- TASK PROMPT: Locate the line that contains "Turn this picture" in the entries below, then repeat it and every following line through the line that contains "wasm.setup();", exactly, and no others.

CAD and scene scripts:
......

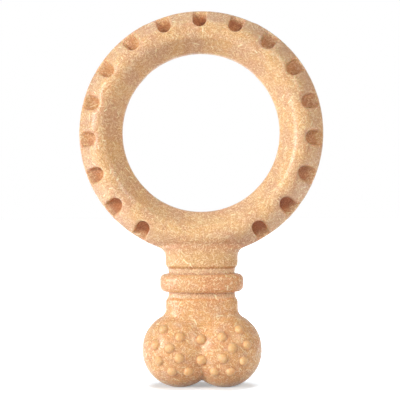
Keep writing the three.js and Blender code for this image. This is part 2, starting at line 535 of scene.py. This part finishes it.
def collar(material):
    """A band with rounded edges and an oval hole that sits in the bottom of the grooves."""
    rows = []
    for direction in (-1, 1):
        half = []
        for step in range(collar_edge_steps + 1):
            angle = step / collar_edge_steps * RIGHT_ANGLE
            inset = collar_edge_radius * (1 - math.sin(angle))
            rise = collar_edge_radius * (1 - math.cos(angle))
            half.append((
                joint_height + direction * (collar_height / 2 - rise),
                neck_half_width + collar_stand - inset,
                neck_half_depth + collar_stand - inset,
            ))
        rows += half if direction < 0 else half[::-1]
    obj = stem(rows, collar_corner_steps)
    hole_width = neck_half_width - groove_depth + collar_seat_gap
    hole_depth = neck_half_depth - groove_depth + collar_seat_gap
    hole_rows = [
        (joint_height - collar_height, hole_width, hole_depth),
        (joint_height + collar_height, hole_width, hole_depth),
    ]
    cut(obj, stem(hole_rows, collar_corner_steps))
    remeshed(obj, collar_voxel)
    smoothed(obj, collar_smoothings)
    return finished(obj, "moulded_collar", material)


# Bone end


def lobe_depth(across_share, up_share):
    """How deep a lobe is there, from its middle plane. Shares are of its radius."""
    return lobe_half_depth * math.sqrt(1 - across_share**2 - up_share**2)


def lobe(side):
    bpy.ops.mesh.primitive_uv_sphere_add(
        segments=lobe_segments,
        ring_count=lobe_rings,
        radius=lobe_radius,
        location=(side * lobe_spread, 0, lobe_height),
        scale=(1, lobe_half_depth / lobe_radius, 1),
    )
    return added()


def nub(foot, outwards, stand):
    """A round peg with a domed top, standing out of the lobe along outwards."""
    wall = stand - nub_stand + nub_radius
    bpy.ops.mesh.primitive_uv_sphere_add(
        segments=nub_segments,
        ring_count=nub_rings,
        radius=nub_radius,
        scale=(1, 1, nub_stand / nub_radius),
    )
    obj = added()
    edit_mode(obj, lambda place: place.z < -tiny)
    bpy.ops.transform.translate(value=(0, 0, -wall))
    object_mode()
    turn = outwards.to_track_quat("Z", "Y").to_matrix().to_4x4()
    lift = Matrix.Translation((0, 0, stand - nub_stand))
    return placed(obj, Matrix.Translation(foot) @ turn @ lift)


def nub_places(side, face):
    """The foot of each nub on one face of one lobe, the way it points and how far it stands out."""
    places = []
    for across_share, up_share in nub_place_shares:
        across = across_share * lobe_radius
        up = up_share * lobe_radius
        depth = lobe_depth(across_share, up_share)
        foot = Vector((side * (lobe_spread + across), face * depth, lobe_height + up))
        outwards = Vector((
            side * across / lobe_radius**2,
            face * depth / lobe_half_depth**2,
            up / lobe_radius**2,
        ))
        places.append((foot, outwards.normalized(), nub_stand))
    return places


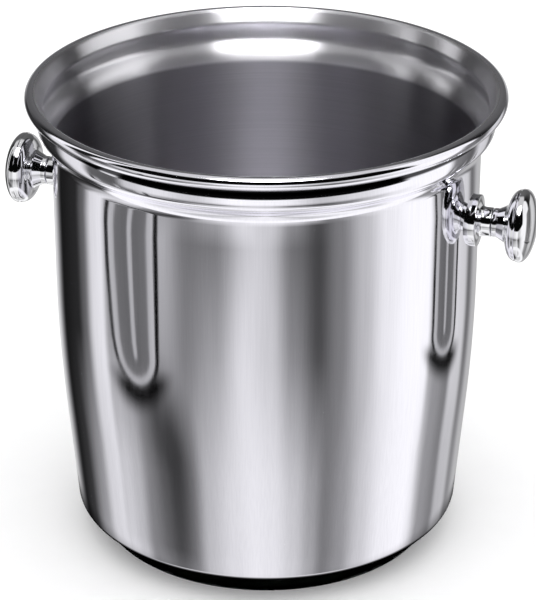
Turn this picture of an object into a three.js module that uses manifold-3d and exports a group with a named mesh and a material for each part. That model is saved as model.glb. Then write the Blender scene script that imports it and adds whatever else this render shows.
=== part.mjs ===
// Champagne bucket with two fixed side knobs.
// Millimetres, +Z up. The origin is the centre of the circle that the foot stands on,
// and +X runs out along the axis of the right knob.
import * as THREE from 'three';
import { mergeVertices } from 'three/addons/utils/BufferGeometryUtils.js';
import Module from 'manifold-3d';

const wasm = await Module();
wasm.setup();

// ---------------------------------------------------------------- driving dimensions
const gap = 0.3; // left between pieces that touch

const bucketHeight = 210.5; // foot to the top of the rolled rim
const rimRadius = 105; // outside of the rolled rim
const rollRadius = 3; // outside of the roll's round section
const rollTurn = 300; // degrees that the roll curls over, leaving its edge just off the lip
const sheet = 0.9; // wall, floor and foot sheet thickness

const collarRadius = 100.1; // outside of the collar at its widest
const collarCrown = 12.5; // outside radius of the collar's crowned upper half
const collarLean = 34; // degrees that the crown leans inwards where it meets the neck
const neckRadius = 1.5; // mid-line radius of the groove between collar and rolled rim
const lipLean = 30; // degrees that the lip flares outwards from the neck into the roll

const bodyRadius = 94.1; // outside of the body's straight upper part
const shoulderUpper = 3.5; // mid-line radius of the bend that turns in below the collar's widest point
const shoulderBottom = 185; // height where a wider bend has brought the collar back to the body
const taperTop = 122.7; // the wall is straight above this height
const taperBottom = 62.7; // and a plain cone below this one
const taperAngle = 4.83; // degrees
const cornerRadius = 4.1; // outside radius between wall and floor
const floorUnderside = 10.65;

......

- RIGHT ANSWER:
Turn this picture of an object into a three.js module that uses manifold-3d and exports a group with a named mesh and a material for each part. That model is saved as model.glb. Then write the Blender scene script that imports it and adds whatever else this render shows.
=== part.mjs ===
// Champagne bucket with two fixed side knobs.
// Millimetres, +Z up. The origin is the centre of the circle that the foot stands on,
// and +X runs out along the axis of the right knob.
import * as THREE from 'three';
import { mergeVertices } from 'three/addons/utils/BufferGeometryUtils.js';
import Module from 'manifold-3d';

const wasm = await Module();
wasm.setup();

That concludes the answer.